• _The data_
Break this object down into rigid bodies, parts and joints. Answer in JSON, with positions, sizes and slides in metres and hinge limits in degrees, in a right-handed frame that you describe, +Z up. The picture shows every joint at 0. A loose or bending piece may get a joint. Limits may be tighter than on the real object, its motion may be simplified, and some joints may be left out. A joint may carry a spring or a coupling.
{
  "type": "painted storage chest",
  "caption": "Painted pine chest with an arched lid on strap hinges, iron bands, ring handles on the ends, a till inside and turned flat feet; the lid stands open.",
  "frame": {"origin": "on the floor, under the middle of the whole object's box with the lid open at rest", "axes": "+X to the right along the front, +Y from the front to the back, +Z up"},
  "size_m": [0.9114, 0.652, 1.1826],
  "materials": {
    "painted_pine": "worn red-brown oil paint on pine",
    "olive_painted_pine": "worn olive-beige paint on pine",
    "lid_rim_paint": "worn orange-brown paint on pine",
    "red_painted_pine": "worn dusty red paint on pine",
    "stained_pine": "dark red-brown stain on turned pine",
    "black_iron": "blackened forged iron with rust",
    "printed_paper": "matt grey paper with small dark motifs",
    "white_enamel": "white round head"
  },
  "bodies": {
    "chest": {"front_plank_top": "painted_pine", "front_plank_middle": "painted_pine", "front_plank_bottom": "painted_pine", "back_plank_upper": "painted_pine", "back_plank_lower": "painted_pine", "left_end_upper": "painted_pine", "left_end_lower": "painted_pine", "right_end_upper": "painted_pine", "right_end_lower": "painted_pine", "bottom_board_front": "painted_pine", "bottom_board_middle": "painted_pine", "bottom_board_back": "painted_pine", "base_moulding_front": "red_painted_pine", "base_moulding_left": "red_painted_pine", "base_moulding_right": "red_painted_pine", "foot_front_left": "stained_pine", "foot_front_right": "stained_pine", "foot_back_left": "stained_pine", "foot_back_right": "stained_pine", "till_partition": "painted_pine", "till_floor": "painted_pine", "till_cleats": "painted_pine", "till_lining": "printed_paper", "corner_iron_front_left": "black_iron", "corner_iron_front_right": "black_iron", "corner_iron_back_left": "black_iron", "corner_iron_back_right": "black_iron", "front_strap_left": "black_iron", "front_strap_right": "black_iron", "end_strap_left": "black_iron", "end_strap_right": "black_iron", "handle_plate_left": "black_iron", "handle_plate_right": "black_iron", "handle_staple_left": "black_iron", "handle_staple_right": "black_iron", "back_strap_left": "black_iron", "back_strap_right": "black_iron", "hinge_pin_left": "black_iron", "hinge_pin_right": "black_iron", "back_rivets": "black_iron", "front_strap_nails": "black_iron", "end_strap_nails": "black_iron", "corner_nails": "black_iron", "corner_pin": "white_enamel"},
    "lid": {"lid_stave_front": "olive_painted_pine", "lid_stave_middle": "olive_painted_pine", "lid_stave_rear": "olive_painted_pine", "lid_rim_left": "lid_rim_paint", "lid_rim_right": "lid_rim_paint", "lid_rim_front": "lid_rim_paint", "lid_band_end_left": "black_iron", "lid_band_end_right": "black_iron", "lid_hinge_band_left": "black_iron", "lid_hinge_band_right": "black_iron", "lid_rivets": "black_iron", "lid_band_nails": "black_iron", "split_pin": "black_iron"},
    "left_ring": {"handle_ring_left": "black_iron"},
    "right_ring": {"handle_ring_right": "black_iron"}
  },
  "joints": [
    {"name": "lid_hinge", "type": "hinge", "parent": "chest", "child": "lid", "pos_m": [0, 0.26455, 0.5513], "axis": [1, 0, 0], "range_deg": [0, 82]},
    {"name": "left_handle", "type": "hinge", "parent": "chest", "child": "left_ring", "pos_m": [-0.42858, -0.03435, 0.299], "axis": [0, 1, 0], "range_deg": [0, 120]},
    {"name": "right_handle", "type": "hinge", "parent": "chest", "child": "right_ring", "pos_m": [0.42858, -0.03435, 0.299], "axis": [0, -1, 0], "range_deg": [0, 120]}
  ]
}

==

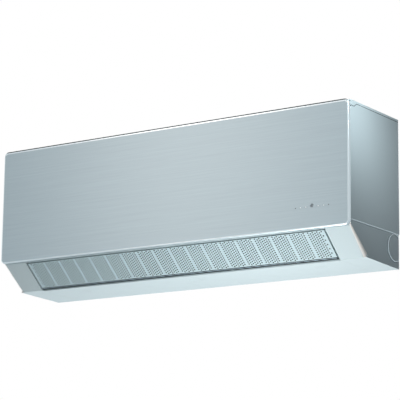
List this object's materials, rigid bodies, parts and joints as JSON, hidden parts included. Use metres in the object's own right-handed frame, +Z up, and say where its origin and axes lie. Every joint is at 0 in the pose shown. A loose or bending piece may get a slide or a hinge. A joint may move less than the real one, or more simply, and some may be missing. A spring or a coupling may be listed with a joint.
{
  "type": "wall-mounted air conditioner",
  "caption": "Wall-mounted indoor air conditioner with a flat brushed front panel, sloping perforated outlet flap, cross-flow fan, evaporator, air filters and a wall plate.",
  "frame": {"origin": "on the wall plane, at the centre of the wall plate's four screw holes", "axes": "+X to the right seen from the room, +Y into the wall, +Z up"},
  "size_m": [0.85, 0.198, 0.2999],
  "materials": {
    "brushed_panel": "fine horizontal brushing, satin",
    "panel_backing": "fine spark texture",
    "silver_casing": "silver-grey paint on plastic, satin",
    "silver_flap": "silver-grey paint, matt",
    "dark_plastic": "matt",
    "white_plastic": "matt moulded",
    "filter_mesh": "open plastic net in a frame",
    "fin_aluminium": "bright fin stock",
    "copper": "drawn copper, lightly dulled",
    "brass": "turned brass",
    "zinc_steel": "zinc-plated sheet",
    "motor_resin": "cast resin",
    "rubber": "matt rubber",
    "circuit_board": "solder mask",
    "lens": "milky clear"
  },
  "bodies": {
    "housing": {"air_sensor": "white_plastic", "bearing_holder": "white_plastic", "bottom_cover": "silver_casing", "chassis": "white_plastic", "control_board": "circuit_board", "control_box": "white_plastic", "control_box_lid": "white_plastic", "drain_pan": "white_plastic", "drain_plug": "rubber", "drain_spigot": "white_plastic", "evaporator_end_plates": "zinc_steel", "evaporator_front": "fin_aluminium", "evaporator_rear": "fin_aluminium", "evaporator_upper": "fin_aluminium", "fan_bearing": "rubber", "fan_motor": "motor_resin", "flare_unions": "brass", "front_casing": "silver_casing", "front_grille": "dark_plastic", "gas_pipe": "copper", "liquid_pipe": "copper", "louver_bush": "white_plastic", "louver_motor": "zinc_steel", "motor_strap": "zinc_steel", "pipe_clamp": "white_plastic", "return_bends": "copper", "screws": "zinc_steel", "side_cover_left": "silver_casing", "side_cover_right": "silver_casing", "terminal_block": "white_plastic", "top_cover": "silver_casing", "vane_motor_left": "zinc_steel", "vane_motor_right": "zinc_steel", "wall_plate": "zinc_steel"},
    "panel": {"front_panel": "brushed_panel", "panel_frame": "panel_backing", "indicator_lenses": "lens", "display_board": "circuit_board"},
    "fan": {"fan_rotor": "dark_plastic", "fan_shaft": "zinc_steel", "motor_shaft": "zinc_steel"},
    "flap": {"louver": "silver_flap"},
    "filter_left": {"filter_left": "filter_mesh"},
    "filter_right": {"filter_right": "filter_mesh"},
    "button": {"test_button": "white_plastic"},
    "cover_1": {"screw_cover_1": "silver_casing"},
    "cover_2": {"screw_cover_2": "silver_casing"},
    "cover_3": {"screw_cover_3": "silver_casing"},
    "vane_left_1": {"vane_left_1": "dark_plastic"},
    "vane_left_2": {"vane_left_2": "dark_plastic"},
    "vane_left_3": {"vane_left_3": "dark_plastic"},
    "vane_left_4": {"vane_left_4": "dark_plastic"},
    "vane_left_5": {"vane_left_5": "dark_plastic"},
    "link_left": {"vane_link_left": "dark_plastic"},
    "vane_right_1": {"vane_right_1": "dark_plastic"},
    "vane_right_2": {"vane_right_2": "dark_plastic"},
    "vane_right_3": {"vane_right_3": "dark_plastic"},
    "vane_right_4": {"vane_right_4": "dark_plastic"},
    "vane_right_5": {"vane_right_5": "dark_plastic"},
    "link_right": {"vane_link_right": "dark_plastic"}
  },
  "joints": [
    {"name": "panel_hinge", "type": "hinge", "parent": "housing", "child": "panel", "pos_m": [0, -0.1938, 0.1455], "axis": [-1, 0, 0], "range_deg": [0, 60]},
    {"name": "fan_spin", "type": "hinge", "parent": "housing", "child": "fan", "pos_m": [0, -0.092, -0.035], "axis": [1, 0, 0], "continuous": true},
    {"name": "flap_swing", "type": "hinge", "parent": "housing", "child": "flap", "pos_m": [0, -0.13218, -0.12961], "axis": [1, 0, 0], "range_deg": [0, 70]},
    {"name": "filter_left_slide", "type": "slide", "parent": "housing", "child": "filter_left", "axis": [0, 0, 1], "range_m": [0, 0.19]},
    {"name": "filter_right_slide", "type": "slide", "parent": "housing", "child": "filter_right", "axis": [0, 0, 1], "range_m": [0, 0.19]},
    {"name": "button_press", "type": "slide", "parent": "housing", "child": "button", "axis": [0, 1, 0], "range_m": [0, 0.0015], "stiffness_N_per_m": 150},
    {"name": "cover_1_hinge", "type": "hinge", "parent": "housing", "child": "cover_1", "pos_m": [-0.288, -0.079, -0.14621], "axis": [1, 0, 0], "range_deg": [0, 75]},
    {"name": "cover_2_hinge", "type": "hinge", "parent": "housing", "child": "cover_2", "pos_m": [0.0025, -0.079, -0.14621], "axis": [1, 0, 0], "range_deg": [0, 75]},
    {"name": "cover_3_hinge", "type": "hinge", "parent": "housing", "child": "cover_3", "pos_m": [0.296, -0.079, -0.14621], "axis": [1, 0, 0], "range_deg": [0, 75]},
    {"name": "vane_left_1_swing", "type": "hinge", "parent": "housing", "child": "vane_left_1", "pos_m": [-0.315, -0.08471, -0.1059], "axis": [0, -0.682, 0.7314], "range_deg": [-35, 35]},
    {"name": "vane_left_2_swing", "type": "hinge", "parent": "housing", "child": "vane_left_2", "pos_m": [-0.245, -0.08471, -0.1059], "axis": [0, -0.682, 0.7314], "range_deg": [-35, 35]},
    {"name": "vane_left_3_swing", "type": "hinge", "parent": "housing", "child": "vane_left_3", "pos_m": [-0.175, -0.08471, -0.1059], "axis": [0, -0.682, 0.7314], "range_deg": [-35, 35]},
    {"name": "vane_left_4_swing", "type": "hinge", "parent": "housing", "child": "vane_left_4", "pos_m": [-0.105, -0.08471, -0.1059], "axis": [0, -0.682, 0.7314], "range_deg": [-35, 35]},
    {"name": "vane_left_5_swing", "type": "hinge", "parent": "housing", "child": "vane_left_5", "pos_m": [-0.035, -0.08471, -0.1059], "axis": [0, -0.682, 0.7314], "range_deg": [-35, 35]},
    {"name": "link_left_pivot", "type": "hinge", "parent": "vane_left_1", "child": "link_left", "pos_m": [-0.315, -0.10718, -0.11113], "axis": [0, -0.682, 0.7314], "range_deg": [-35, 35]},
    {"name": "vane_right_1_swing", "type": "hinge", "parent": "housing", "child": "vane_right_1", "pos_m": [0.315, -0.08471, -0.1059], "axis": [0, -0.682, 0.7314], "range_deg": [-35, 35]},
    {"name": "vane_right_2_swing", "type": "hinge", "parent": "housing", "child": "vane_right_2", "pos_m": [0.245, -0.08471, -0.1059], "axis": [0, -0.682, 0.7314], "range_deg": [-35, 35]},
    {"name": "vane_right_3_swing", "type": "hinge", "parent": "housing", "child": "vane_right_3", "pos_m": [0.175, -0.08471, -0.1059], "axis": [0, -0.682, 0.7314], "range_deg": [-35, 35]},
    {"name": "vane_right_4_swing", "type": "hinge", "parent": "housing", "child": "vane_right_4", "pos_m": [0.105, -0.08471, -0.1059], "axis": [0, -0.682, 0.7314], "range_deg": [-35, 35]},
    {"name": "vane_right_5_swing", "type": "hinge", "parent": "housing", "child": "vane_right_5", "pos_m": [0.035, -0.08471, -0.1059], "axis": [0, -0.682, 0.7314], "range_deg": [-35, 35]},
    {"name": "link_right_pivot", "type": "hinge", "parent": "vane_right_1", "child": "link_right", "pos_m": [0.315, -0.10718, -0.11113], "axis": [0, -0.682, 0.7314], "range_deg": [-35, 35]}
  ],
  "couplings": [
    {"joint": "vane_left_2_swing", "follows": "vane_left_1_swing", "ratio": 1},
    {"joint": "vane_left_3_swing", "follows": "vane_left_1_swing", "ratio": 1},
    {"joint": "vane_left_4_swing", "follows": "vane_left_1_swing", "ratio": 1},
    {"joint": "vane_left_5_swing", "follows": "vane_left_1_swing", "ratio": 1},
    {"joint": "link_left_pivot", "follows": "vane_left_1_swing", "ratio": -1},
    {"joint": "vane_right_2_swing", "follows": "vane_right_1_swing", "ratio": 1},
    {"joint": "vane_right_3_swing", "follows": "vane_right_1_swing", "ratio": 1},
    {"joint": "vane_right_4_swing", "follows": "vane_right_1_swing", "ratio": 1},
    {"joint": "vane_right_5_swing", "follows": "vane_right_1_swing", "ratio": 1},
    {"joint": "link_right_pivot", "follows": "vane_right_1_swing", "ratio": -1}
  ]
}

* * *

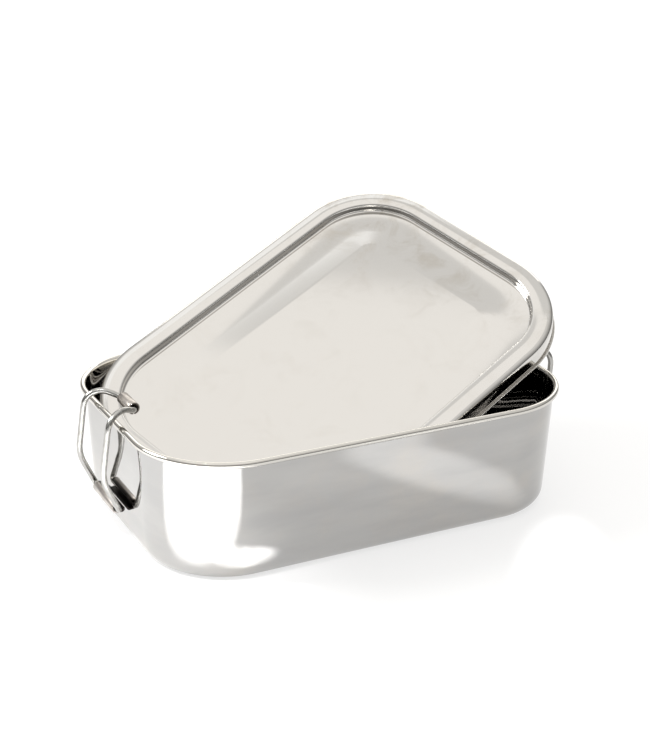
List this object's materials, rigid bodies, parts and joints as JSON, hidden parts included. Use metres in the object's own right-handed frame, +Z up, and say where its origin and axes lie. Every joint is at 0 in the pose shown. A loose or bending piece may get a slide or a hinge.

• _Problem requirements_
Pull out the lines above in which the word "into" appears.

• _Result of the exercise_
Break this object down into rigid bodies, parts and joints. Answer in JSON, with positions, sizes and slides in metres and hinge limits in degrees, in a right-handed frame that you describe, +Z up. The picture shows every joint at 0. A loose or bending piece may get a joint. Limits may be tighter than on the real object, its motion may be simplified, and some joints may be left out. A joint may carry a spring or a coupling.
  "frame": {"origin": "on the wall plane, at the centre of the wall plate's four screw holes", "axes": "+X to the right seen from the room, +Y into the wall, +Z up"},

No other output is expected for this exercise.